Buying your first rental property can be intimidating and stressful as there are so many things to take into consideration. If you are planning on purchasing your first rental property and doing so before 2020, read our step-by-step guide to know exactly how to buy rental property in a short time period.

Buying an investment property before the end of the year comes with many perks, such as less competition from other buyers, availability of more affordable contractors, and saving on taxes, just to name a few. The 2019 housing market forecast by the National Association of Realtors predicts that the US housing market 2020 will show higher median house prices. So, to seize property with current market prices, buy your rental investment property before the end of the year!

But just how are you supposed to handle all the steps required for buying a property in such a short time? This blog will break it all down for you. In the following, we will show you the steps to buying a rental property before 2020.

How to Buy Rental Property in 6 Steps

#1 – Getting Rental Property Financing in Order

Down payment and credit score

Unless you are one of the few lucky ones who have the means to pay for investment properties in cash, you need to prepare and save up some money beforehand. Here we come to the planning and preparation aspect of how to buy rental property. Mortgage lenders want to see a 15 to 20% down payment when you invest in real estate. If you are buying a property worth $100k, prepare to put down $15k- $20k.

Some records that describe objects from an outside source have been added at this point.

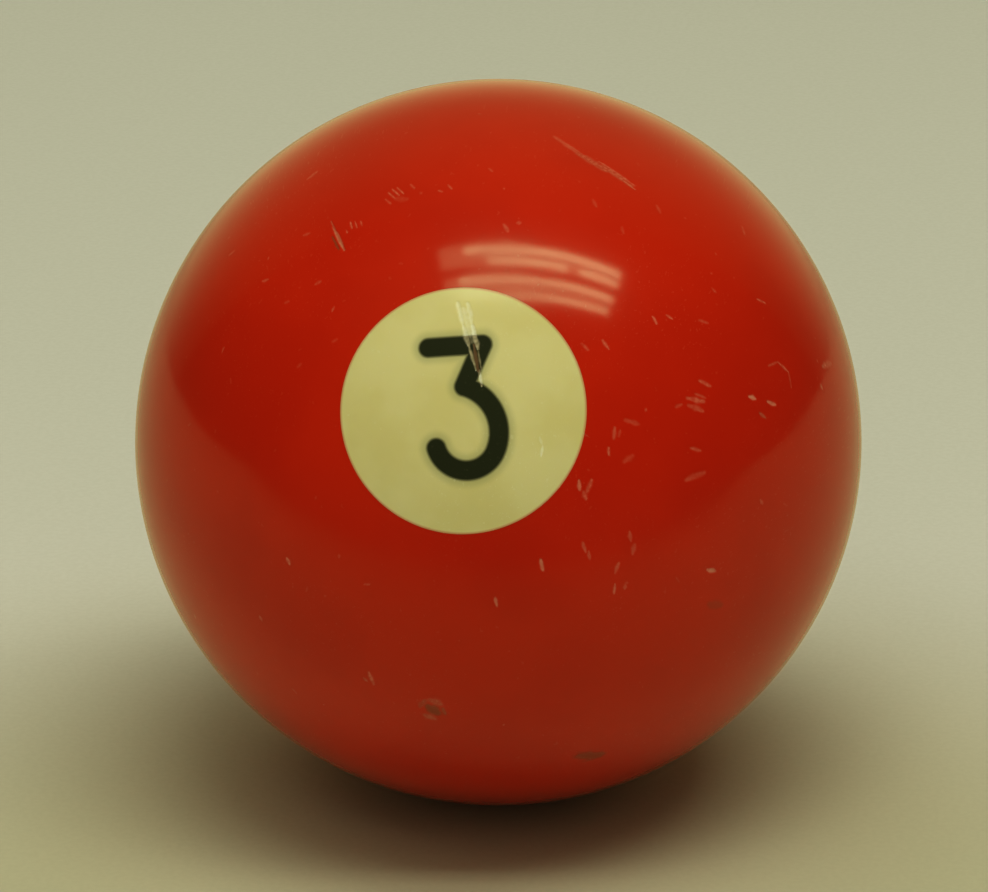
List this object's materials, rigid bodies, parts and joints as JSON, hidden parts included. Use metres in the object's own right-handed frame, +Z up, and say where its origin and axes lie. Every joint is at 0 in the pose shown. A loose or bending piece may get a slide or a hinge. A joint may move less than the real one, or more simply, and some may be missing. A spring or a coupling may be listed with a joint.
{
  "type": "numbered pool ball",
  "caption": "Solid cast-resin pool ball with round cream number spots let into opposite sides, each inlaid with a black numeral.",
  "frame": {"origin": "centre of the ball", "axes": "+Z straight up as the ball lies at rest; -Y is the side that the front number faces, and the number axis lies in the YZ plane, with the front number looking 25 degrees up from level; +X is to the right of someone who faces the front number"},
  "size_m": [0.0572, 0.0572, 0.0572],
  "materials": {
    "red_resin": "polished cast phenolic resin, crimson red, worn and finely scratched",
    "cream_resin": "polished cast phenolic resin, cream yellowed with age",
    "black_resin": "polished black resin inlay, its edges bled slightly into the cream"
  },
  "bodies": {
    "root": {"ball_body": "red_resin", "number_spot_front": "cream_resin", "number_spot_rear": "cream_resin", "numeral_front": "black_resin", "numeral_rear": "black_resin"}
  },
  "joints": []
}
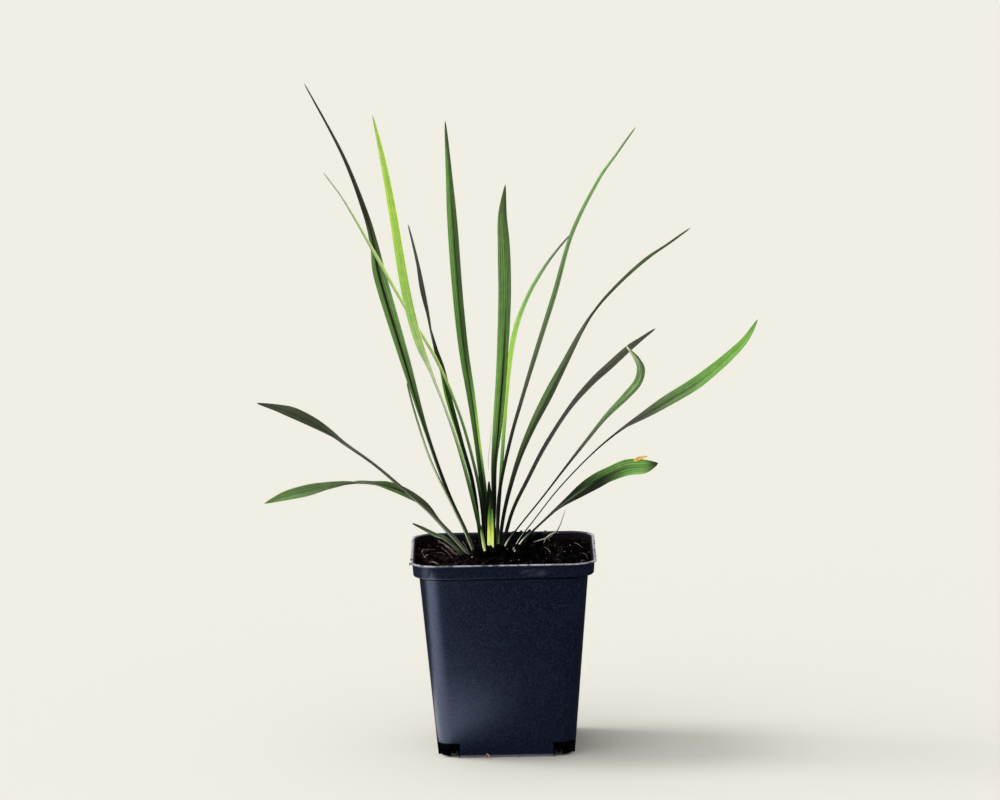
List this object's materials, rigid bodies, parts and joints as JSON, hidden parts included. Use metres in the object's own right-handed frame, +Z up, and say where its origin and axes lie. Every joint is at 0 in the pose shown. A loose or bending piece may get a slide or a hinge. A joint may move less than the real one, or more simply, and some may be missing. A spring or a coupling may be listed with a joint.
{
  "type": "potted ingwersen liriope",
  "caption": "Young lilyturf tuft: narrow grass-like strap leaves, some arching, twisted or curled, in a tapered square nursery pot filled with dark potting soil.",
  "frame": {"origin": "on the surface that the pot stands on, under the middle of the pot", "axes": "+Z up along the pot's axis, -Y towards the front of the plant, +X to the viewer's right"},
  "size_m": [0.2431, 0.1388, 0.3247],
  "materials": {
    "navy_plastic": "satin",
    "potting_soil": "matte",
    "green_leaf": "satin",
    "lime_leaf": "satin",
    "pale_crown": "satin",
    "dry_straw": "matte"
  },
  "bodies": {
    "root": {"pot": "navy_plastic", "soil": "potting_soil", "crown": "pale_crown", "dry_stalk": "dry_straw", "leaf_tall_left": "green_leaf", "leaf_thin_left": "green_leaf", "leaf_lime": "lime_leaf", "leaf_dark_left": "green_leaf", "leaf_middle_back": "green_leaf", "leaf_middle_front": "green_leaf", "leaf_bright_right": "lime_leaf", "leaf_tall_right": "green_leaf", "leaf_twisted_right": "green_leaf", "leaf_middle_right": "green_leaf", "leaf_curled": "green_leaf", "leaf_far_right": "green_leaf", "leaf_broad_right": "green_leaf", "leaf_arching_left": "green_leaf", "leaf_low_left": "green_leaf", "leaf_hair_left": "green_leaf", "leaf_short_left": "green_leaf"}
  },
  "joints": []
}
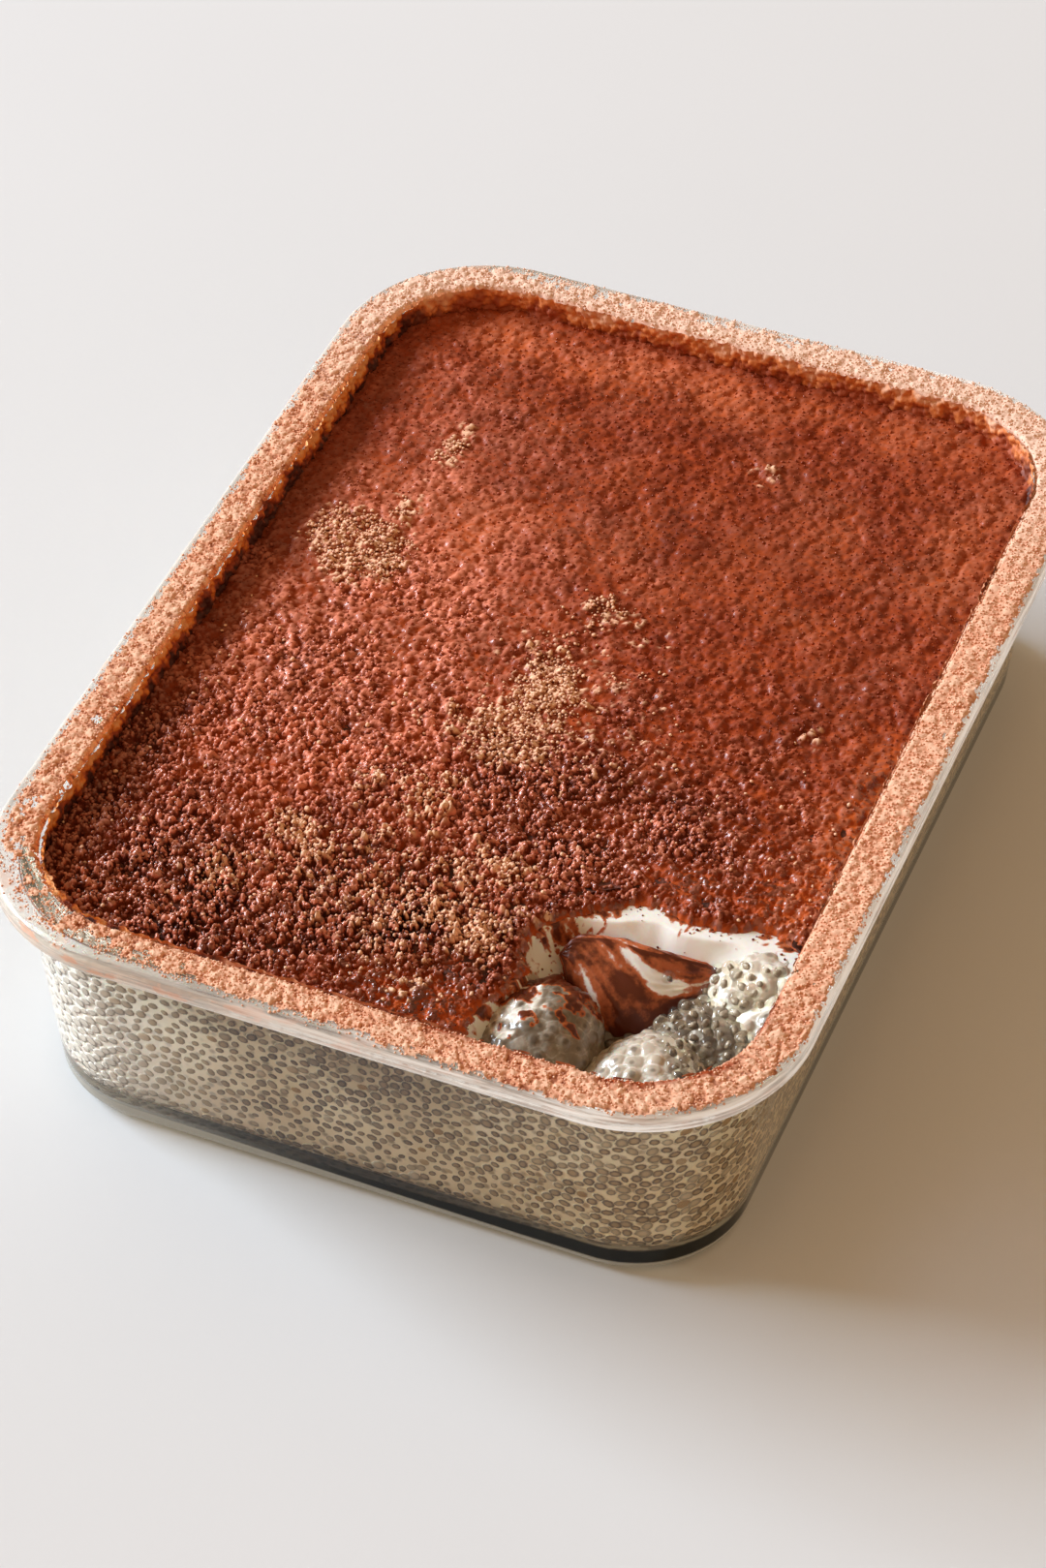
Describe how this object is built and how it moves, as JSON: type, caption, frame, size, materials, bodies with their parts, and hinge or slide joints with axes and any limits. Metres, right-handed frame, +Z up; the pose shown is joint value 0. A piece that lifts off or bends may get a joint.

Related: What You Need to Know About the Minimum Down Payment for Investment Property

In addition to saving money for financing rental property, you need to be aware of your credit score. In principle, it should be about 720 or higher. If your credit score is not there yet, you will need to plan how to get there before proceeding to buy a property.

Tax returns

When a lender evaluates whether to give you a loan, they will look through your past tax returns to verify your income and proof of income and employment. They might also want to have a look at your bank statements. To make this process as smooth as possible, have them all ready for the meeting with the lender.

Getting in touch with a lender

Speaking of meeting mortgage lenders, you should start looking for them while you’re still searching for investment properties. Why? It is important to check with lenders whether a property you are interested in is in your price range or not. Otherwise, you might end up wasting yours or the lenders’ time on properties you cannot afford.

When you have identified an ideal investment property to buy, book an appointment with your lender and prepare all the paperwork to take with you. Remember, you want to do this right and without delays, as there might be dozens of other people ready to buy the same property immediately –so prepare well to avoid delays!

#2 – Searching for Investment Properties

The second major step in our instructions for how to buy investment property is searching for properties. When looking for rental properties for sale, you need to know what to look for first. Obviously, you need to evaluate what kind of property is the right fit for you – is it a single-family home, half-duplex, condominium or would some other type suit your needs better? After defining your requirements, it’s time for the fun part of this process –hunting for properties!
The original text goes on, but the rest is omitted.